Study on Preparation of Polymer-Modified Bentonite and Sand Mixtures Based on Osmotic Pressure Principle

Chunyang Zhang  1 Xi Wei  1 Chaocan Zhang  1 Yinchun Li  1 Yitian Sheng  1 Shu Peng  1
Affiliations

Study on Preparation of Polymer-Modified Bentonite and Sand Mixtures Based on Osmotic Pressure Principle

Chunyang Zhang et al. Materials (Basel). .

Abstract

Polymer-modified bentonite and sand mixtures (PMBS) are widely used in the engineering field due to their low cost and low permeability. In this study, different ionic types of polyacrylamides were used to modify bentonite to improve its swelling properties and impermeability. The physicochemical properties of polymer-modified bentonite were characterized by X-ray diffraction, particle size distribution, IR spectroscopy, SEM, and free swell index (FSI) to further demonstrate the successful organic modification of bentonite. To investigate the impermeability mechanism of PMBS from the perspective of osmotic pressure, the colloidal osmotic pressure of bentonite and hydraulic conductivity were compared. The results showed that anionic polyacrylamide (APAM) had the most obvious improvement on the swelling properties of bentonite, and 3% APAM increased the FSI of bentonite from 15 mL/2 g to 41 mL/2 g. With the increase in polymer dosage, the colloidal osmotic pressure of bentonite increased and the hydraulic conductivity of PMBS decreased significantly. The interior of PMBS is equivalent to a highly concentrated bentonite-sand-water system. When the colloidal osmotic pressure in the restricted space is higher than the external hydraulic pressure, it will prevent infiltration from occurring.
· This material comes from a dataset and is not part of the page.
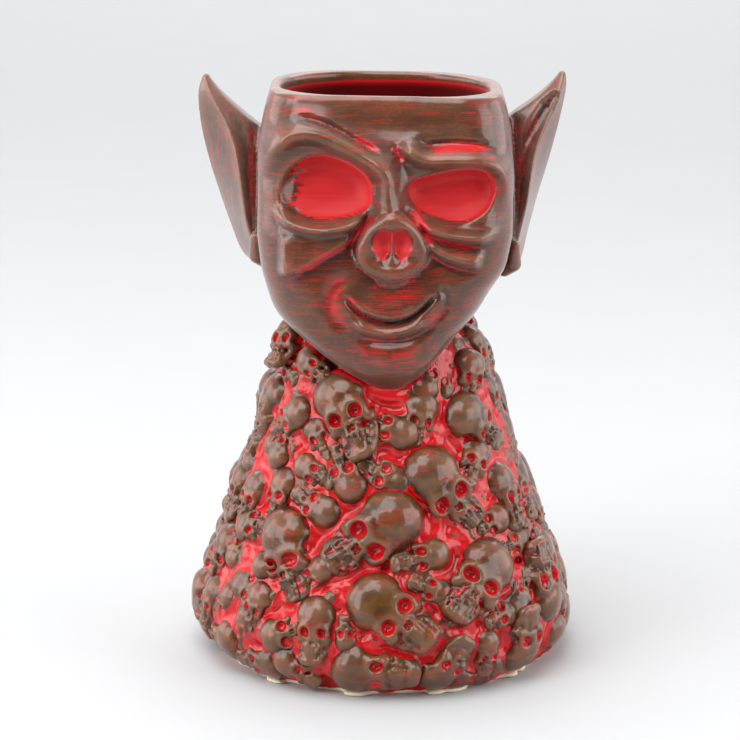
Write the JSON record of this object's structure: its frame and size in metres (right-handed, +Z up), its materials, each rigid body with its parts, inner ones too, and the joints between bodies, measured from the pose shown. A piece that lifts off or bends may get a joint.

When the external hydraulic pressure exceeds the high concentration of bentonite colloid osmotic pressure, the hydraulic conductivity may increase rapidly. Therefore, the impermeability of PMBS depends on the colloidal osmotic pressure of bentonite. Finally, it was confirmed that PMBS had a self-healing capacity by simulating damage to PMBS.

Keywords: bentonite; hydraulic conductivity; osmotic pressure; polymer-modified; self-healing; swell index.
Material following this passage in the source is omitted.